Excerpt from a dataset:
•••••
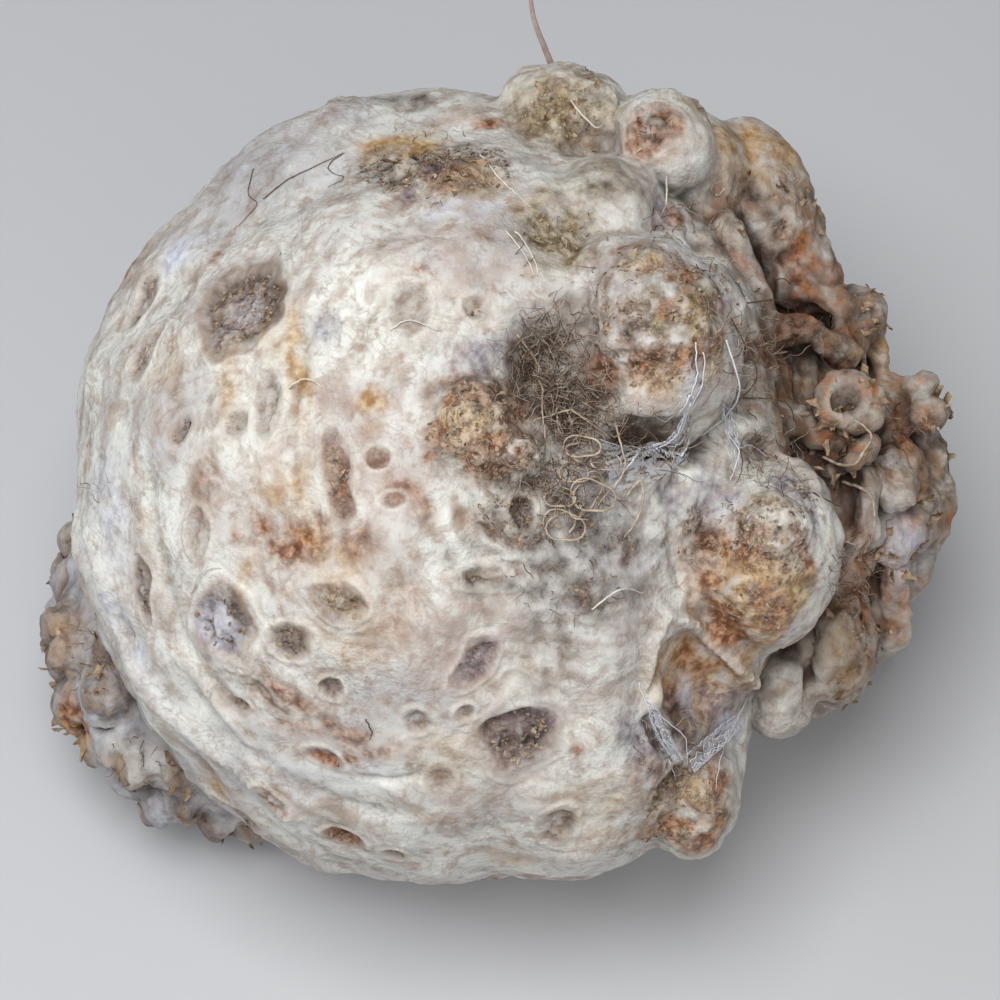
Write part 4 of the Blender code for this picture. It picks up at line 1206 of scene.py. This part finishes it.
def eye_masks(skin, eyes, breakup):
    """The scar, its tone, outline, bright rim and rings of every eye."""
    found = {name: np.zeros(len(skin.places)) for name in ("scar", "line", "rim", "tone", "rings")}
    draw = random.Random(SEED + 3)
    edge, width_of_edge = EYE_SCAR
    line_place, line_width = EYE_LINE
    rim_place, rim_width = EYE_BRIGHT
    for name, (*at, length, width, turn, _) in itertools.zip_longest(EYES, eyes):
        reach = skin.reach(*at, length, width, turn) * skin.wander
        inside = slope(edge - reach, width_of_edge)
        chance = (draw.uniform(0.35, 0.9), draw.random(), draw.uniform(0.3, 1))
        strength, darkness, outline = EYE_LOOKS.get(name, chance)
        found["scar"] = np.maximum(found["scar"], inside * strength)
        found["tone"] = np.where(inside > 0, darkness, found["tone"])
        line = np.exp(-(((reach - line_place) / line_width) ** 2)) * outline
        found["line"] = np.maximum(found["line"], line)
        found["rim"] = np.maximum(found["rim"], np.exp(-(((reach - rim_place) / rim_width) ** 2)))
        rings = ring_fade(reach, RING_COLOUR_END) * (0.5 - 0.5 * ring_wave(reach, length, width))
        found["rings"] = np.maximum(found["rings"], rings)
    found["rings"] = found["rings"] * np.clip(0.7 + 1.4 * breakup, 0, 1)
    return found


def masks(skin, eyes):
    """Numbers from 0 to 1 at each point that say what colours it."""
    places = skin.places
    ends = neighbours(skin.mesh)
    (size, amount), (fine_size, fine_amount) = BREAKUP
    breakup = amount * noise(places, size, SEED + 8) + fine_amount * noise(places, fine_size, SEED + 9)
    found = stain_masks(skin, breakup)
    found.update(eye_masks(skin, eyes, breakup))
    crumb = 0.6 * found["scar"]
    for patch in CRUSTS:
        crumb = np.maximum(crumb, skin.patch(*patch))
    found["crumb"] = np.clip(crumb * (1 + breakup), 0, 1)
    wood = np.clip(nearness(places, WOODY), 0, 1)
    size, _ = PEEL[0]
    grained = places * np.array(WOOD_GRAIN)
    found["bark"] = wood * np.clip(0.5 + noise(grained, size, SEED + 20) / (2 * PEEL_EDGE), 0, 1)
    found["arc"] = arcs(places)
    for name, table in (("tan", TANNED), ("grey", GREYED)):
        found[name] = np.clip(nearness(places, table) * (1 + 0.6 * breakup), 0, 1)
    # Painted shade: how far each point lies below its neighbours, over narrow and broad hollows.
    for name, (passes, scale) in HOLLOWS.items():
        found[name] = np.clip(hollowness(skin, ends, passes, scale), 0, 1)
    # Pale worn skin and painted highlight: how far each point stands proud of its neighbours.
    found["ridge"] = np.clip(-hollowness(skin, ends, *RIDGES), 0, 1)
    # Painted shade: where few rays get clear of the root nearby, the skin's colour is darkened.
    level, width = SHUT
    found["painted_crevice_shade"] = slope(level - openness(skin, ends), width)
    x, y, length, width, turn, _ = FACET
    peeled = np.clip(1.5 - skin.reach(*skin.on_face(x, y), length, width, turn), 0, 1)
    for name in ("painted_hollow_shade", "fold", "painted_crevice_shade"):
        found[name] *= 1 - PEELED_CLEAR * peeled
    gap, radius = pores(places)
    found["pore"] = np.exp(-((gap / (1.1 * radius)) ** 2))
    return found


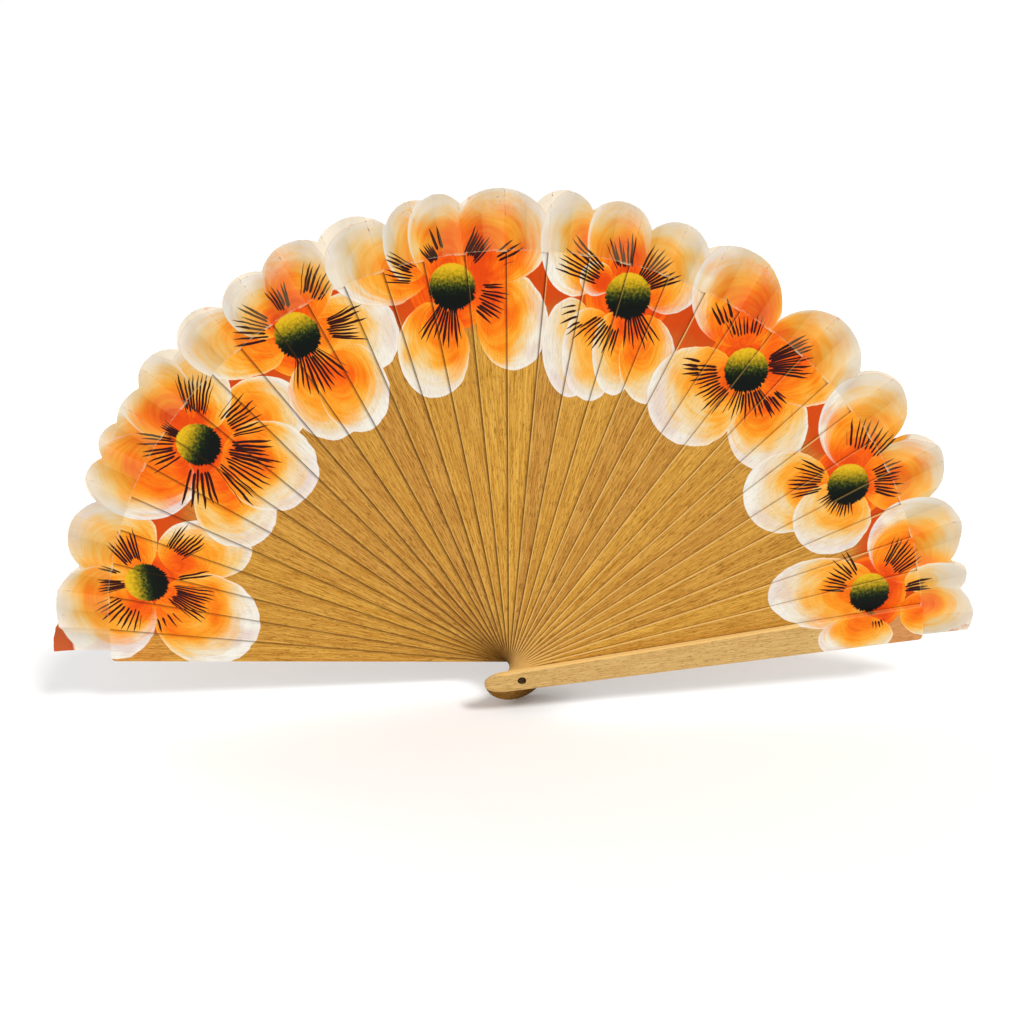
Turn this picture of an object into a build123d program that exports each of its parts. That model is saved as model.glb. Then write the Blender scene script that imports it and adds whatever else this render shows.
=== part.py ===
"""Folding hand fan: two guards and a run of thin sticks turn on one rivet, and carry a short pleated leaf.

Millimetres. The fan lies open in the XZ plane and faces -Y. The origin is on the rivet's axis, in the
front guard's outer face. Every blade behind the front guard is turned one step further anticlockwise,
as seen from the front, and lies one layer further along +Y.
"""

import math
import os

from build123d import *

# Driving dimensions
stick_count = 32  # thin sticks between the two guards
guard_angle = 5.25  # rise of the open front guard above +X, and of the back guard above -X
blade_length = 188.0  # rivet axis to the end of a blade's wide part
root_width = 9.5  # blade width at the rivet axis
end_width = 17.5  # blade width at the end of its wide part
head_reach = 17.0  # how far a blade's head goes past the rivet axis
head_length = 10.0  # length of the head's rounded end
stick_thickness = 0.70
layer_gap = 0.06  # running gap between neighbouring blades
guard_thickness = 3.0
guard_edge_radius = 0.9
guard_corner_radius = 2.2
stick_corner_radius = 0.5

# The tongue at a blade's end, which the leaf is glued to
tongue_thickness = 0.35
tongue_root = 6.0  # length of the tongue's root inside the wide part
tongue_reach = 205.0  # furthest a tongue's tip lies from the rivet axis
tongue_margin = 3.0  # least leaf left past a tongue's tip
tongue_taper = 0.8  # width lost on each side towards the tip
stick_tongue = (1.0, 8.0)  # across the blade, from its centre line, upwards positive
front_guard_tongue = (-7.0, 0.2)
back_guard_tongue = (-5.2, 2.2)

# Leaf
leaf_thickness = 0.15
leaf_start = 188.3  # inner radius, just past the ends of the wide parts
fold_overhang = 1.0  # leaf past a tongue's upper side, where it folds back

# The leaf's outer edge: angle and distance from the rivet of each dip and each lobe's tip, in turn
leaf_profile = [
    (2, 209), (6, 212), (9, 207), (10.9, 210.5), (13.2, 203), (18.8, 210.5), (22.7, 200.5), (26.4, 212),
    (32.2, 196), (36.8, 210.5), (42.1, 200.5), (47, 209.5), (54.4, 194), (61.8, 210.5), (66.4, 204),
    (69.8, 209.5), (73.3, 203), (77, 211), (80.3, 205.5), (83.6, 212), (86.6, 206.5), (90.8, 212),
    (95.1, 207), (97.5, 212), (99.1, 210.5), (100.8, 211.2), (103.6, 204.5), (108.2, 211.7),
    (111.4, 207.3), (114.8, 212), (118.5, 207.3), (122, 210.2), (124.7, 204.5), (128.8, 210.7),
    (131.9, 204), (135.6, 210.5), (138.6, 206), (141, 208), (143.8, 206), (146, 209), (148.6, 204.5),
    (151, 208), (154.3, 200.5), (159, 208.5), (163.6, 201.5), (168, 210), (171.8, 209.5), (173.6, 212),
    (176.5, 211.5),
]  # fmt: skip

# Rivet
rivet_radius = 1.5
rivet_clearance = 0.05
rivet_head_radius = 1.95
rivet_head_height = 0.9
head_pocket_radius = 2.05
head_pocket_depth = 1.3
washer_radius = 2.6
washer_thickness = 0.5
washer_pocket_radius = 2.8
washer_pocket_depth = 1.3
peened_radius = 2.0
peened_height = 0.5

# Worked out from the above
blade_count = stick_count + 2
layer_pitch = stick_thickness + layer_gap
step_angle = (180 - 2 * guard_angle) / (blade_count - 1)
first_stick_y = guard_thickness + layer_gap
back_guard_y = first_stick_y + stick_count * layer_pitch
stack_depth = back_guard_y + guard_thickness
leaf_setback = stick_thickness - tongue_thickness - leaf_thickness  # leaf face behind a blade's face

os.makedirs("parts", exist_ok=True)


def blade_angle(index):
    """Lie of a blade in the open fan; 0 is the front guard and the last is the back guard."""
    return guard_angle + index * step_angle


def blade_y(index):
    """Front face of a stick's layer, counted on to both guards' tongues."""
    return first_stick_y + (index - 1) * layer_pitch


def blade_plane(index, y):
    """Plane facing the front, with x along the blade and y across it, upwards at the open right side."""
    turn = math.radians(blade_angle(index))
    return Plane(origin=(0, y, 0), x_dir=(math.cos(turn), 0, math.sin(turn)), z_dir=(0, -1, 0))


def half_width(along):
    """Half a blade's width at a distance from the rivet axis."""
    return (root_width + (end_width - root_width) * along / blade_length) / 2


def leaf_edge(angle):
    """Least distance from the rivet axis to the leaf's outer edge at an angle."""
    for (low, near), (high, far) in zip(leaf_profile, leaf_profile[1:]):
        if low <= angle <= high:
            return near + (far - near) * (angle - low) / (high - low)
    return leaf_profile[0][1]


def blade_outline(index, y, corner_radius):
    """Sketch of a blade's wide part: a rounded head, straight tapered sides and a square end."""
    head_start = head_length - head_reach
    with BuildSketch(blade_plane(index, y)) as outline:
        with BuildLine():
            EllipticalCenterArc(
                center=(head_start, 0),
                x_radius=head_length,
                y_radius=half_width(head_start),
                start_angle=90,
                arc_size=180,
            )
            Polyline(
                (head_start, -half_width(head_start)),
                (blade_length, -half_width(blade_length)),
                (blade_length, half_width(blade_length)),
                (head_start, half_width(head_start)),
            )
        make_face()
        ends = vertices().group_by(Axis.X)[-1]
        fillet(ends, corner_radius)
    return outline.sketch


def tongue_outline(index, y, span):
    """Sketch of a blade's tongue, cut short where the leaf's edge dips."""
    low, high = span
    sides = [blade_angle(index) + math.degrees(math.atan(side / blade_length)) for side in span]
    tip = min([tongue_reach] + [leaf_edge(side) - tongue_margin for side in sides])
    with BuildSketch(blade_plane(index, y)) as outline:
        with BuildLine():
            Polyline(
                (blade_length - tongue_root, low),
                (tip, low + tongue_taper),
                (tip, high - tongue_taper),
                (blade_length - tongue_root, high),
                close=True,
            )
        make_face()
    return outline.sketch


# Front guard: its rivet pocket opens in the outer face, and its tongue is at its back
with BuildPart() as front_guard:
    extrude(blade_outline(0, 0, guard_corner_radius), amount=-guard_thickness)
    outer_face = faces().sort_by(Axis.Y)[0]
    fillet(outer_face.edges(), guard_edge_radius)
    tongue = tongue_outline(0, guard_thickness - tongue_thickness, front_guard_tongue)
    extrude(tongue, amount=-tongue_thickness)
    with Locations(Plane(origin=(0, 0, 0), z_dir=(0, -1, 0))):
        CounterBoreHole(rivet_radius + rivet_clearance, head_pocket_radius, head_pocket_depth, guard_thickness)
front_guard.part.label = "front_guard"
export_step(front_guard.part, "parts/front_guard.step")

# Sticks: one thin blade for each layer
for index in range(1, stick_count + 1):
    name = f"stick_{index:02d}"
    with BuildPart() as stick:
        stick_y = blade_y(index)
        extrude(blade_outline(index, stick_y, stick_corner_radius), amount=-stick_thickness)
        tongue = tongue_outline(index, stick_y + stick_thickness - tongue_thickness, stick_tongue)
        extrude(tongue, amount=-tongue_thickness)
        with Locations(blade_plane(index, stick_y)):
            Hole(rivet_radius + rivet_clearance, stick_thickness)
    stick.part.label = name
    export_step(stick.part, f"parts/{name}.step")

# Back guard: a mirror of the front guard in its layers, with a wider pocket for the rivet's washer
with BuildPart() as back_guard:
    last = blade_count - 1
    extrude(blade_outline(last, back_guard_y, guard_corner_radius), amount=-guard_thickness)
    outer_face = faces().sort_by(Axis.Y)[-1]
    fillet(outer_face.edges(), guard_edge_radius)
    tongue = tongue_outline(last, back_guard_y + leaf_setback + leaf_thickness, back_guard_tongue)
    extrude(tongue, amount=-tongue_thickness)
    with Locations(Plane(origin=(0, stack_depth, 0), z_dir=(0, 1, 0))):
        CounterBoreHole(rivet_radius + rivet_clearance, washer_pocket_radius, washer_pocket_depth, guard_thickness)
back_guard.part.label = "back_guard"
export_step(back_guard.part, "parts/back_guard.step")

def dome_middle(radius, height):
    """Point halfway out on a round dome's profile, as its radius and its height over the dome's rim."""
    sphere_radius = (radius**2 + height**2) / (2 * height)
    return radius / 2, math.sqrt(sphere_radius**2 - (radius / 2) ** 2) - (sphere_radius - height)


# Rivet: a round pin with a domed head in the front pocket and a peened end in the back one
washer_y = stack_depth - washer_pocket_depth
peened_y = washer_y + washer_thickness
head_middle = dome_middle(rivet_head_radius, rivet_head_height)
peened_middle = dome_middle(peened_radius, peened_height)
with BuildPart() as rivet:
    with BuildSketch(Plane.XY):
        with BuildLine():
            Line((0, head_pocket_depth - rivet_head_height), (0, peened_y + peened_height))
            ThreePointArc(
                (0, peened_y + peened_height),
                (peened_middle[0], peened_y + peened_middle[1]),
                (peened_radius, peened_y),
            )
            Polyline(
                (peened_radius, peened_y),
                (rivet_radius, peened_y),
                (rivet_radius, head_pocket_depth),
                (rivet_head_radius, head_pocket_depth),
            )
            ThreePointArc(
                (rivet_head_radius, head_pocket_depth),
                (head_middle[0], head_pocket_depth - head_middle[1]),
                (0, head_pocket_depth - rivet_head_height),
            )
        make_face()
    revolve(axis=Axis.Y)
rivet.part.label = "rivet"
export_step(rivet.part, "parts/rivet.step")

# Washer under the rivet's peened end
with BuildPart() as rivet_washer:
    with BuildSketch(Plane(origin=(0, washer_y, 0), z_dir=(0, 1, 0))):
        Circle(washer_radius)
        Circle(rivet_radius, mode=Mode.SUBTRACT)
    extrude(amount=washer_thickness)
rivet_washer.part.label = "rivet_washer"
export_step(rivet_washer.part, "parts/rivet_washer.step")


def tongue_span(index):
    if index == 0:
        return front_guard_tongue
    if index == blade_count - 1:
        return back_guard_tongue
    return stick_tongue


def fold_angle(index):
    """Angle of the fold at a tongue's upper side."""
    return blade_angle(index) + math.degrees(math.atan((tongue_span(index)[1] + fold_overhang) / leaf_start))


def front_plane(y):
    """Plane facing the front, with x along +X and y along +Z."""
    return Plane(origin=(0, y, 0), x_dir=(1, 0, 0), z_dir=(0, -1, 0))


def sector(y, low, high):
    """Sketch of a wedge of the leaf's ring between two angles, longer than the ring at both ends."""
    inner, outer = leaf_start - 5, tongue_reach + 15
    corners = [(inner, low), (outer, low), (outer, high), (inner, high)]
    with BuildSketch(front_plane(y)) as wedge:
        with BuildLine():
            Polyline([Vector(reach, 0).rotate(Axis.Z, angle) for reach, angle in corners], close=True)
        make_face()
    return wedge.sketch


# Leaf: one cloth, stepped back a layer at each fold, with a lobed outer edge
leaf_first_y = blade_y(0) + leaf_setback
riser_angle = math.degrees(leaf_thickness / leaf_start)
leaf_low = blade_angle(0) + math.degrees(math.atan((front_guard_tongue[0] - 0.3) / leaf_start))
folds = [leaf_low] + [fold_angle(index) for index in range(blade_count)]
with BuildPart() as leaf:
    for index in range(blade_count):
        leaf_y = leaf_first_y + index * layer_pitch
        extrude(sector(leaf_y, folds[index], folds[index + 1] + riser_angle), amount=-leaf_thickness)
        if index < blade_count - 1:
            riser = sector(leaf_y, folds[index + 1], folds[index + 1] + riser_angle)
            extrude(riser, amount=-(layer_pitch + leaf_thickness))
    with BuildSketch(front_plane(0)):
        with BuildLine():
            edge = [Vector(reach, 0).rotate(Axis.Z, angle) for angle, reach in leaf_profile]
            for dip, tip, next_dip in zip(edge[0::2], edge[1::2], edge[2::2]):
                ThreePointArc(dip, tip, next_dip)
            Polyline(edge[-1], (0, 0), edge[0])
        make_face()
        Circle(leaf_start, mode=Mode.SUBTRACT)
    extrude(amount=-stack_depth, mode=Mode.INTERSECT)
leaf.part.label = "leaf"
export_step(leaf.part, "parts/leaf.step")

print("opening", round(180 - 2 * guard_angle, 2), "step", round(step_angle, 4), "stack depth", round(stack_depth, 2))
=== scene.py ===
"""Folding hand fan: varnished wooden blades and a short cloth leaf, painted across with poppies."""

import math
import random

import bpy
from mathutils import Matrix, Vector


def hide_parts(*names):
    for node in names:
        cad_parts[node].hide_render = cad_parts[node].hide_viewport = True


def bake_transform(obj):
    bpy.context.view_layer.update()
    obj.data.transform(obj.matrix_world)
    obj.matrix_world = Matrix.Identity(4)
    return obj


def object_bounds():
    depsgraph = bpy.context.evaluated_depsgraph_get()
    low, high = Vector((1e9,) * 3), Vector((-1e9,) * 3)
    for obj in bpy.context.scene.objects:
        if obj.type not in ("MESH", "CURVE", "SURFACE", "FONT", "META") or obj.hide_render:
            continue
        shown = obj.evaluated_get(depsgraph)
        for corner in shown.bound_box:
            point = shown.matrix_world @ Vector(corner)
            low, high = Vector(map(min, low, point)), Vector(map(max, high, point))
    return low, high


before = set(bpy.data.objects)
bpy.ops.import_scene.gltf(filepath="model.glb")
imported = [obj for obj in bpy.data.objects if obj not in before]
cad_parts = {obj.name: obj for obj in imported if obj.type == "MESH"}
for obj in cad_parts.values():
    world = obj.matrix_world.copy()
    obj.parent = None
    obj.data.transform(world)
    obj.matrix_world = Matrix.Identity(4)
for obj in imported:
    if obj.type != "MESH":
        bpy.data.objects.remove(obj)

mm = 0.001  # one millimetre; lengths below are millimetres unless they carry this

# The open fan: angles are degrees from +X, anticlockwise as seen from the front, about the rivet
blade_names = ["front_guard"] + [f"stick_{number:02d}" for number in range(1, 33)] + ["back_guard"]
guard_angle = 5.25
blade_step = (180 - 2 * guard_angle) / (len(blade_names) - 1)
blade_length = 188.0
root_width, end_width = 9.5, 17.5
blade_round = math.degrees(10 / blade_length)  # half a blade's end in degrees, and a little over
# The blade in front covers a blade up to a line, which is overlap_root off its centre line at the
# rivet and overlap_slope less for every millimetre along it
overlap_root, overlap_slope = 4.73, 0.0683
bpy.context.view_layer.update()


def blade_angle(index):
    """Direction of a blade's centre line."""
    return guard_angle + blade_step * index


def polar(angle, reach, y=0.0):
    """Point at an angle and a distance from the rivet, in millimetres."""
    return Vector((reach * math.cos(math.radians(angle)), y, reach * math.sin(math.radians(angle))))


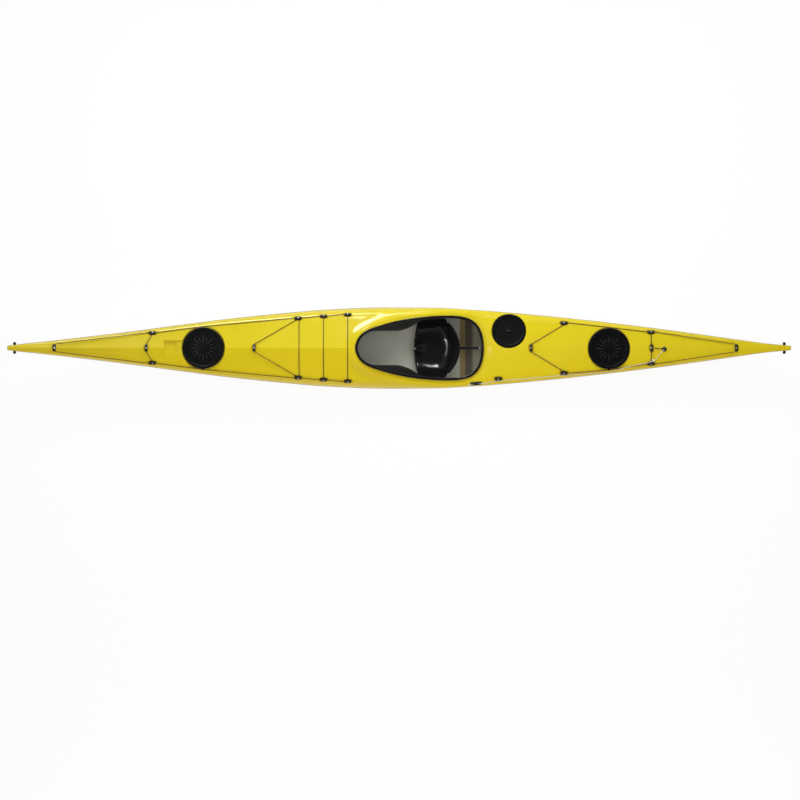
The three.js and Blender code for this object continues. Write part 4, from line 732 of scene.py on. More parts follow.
•••••
EXERCISE BRIEF:
Everything from the line that contains "round(180 - 2" through the line that contains "in imported if" is to be transcribed exactly, and nothing outside that range.

EXPECTED ANSWER:
print("opening", round(180 - 2 * guard_angle, 2), "step", round(step_angle, 4), "stack depth", round(stack_depth, 2))
=== scene.py ===
"""Folding hand fan: varnished wooden blades and a short cloth leaf, painted across with poppies."""

import math
import random

import bpy
from mathutils import Matrix, Vector


def hide_parts(*names):
    for node in names:
        cad_parts[node].hide_render = cad_parts[node].hide_viewport = True


def bake_transform(obj):
    bpy.context.view_layer.update()
    obj.data.transform(obj.matrix_world)
    obj.matrix_world = Matrix.Identity(4)
    return obj


def object_bounds():
    depsgraph = bpy.context.evaluated_depsgraph_get()
    low, high = Vector((1e9,) * 3), Vector((-1e9,) * 3)
    for obj in bpy.context.scene.objects:
        if obj.type not in ("MESH", "CURVE", "SURFACE", "FONT", "META") or obj.hide_render:
            continue
        shown = obj.evaluated_get(depsgraph)
        for corner in shown.bound_box:
            point = shown.matrix_world @ Vector(corner)
            low, high = Vector(map(min, low, point)), Vector(map(max, high, point))
    return low, high


before = set(bpy.data.objects)
bpy.ops.import_scene.gltf(filepath="model.glb")
imported = [obj for obj in bpy.data.objects if obj not in before]
cad_parts = {obj.name: obj for obj in imported if obj.type == "MESH"}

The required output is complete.